╭─ Input rows

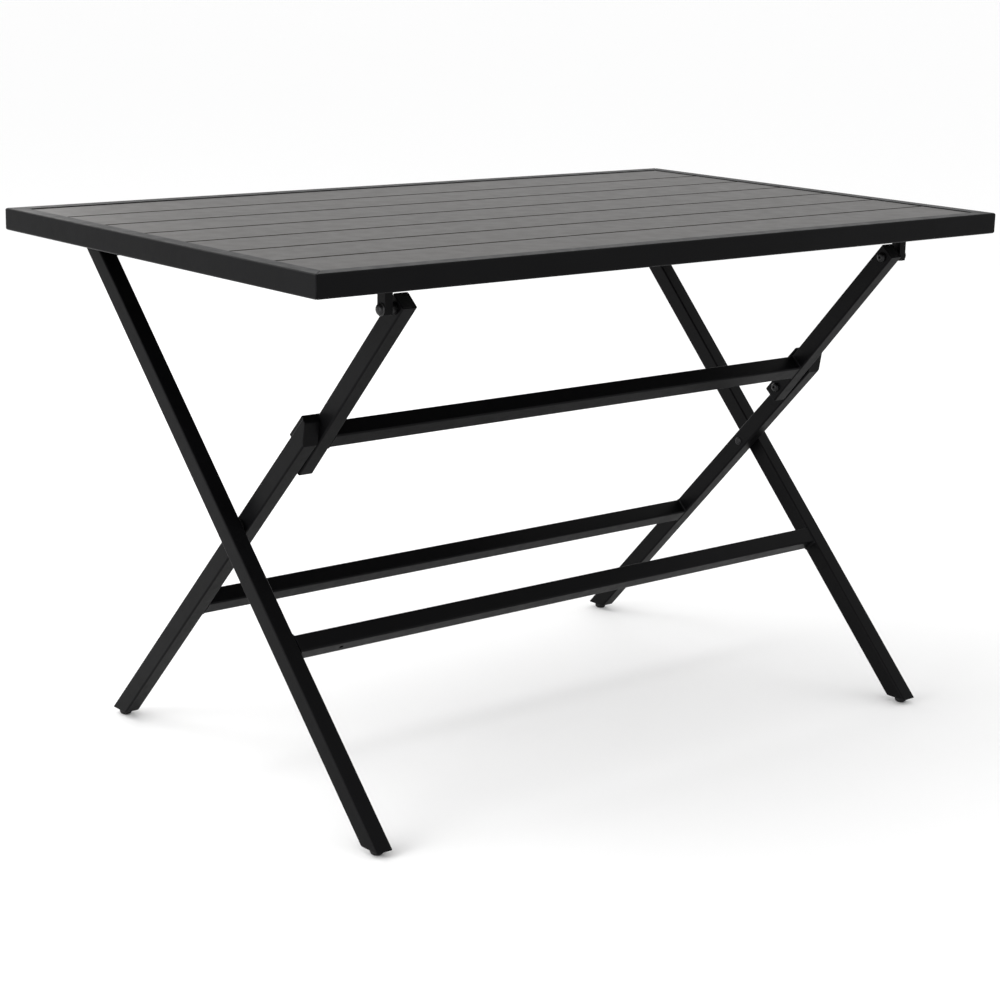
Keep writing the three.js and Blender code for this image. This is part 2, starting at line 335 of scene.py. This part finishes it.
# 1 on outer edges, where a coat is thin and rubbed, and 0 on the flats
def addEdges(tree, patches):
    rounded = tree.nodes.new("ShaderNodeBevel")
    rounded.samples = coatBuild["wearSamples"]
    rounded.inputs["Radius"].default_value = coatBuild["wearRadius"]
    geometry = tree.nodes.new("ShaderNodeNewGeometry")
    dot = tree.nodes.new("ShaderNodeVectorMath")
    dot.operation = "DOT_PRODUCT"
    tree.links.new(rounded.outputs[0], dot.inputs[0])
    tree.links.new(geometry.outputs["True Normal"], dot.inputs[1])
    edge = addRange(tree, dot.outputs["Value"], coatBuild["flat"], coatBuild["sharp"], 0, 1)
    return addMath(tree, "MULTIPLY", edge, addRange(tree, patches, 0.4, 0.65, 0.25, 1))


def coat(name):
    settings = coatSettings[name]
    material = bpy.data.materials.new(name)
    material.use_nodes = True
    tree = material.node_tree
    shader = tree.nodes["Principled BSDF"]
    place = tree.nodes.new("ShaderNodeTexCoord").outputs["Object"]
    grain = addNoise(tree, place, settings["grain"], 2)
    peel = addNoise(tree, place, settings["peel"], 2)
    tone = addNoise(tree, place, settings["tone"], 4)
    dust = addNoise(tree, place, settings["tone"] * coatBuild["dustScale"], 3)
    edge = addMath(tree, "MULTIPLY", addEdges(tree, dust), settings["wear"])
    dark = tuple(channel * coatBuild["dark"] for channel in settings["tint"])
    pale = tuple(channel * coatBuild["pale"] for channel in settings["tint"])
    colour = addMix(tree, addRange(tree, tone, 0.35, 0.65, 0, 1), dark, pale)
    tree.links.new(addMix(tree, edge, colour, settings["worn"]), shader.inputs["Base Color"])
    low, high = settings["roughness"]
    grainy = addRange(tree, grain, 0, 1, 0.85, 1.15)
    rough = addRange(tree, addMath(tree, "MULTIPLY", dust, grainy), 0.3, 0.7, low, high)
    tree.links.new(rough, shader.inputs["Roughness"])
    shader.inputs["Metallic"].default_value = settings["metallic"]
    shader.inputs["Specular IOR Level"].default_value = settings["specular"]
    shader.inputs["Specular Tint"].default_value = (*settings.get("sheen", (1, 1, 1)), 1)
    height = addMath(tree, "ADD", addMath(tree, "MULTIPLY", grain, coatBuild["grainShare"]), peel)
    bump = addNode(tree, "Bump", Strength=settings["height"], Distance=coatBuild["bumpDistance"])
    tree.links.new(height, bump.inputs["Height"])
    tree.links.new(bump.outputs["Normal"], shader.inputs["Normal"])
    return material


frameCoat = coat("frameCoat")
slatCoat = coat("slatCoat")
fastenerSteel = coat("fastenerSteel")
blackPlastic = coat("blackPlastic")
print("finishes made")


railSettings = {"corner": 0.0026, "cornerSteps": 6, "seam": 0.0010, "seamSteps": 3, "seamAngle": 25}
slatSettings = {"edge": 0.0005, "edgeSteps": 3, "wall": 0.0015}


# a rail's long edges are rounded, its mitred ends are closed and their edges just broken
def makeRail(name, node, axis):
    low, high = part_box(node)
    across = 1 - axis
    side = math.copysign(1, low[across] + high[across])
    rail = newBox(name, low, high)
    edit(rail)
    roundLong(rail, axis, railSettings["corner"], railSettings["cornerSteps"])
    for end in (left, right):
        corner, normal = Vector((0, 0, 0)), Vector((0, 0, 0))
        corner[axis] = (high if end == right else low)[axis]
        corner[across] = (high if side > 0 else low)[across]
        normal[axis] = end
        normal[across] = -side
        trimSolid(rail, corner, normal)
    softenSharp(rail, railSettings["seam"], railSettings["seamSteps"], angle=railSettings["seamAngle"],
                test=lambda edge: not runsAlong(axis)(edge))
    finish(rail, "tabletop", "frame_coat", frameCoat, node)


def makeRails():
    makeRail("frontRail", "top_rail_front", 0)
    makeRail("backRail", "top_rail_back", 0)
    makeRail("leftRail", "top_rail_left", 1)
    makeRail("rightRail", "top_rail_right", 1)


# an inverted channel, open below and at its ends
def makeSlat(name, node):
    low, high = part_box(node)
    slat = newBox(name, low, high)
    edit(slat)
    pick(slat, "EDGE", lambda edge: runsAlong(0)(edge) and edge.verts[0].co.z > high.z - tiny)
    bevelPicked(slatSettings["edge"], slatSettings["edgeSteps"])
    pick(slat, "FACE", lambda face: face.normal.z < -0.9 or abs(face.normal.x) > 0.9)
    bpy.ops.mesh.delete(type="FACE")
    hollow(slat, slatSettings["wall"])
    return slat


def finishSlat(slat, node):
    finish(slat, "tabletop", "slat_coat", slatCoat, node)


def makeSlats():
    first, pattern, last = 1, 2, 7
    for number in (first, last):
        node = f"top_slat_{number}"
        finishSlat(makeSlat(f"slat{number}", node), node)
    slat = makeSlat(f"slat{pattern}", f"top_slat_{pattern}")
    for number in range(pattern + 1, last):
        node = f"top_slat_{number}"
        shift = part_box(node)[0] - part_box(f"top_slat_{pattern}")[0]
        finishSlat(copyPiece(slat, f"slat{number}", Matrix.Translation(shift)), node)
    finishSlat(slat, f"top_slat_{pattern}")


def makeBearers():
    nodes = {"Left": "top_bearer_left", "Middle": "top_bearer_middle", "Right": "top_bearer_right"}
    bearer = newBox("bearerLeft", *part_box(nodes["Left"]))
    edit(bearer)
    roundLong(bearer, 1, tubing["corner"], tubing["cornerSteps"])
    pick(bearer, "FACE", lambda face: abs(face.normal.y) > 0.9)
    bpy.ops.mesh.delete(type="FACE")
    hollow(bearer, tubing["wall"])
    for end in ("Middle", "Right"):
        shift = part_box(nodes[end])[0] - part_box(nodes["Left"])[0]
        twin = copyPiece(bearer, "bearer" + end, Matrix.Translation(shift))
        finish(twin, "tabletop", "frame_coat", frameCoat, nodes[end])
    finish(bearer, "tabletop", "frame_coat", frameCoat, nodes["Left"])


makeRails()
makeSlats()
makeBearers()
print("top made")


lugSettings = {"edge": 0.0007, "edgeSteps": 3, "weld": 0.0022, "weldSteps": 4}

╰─
╭─ Input rows

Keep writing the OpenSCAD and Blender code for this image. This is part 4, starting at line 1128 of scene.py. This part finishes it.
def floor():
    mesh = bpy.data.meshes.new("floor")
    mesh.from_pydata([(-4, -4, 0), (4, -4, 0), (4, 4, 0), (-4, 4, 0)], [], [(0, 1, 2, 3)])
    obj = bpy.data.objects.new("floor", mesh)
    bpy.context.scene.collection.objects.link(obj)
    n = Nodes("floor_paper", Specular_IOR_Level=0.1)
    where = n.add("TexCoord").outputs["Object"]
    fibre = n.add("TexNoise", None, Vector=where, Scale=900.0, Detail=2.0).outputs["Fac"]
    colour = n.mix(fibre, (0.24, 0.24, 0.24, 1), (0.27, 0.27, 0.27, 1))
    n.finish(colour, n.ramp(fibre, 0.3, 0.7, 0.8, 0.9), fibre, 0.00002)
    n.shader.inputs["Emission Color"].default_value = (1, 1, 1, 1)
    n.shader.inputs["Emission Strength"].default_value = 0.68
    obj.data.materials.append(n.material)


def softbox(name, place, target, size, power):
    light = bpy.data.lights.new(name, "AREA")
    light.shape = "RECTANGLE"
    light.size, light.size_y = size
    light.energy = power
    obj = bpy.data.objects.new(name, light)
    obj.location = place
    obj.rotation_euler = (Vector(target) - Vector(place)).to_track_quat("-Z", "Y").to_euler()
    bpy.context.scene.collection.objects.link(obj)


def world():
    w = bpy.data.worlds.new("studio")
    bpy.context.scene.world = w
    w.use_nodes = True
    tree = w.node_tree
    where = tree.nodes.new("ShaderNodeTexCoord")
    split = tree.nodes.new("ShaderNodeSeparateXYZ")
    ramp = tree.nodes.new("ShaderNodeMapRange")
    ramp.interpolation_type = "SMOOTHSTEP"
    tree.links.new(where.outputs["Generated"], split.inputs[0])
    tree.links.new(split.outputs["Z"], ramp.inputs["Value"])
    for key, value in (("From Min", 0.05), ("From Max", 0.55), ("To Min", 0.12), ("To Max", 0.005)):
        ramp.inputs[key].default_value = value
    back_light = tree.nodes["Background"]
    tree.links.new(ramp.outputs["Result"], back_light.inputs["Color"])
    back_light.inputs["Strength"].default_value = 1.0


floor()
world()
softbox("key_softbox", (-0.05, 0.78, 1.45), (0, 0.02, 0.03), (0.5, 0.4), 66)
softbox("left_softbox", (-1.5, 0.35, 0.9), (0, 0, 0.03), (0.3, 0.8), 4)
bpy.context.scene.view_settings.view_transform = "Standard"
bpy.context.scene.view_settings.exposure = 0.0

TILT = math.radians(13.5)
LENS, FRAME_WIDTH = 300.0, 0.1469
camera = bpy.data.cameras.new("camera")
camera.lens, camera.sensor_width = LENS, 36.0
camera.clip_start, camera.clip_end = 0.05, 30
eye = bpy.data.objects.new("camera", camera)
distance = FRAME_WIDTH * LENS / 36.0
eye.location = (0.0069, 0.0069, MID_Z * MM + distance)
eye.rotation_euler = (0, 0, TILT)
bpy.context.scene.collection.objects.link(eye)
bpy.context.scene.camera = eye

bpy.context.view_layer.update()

╰─

■ Request
Provide the number of lines in the data above that contain the string "shift", and nothing else.

■ Correct output
4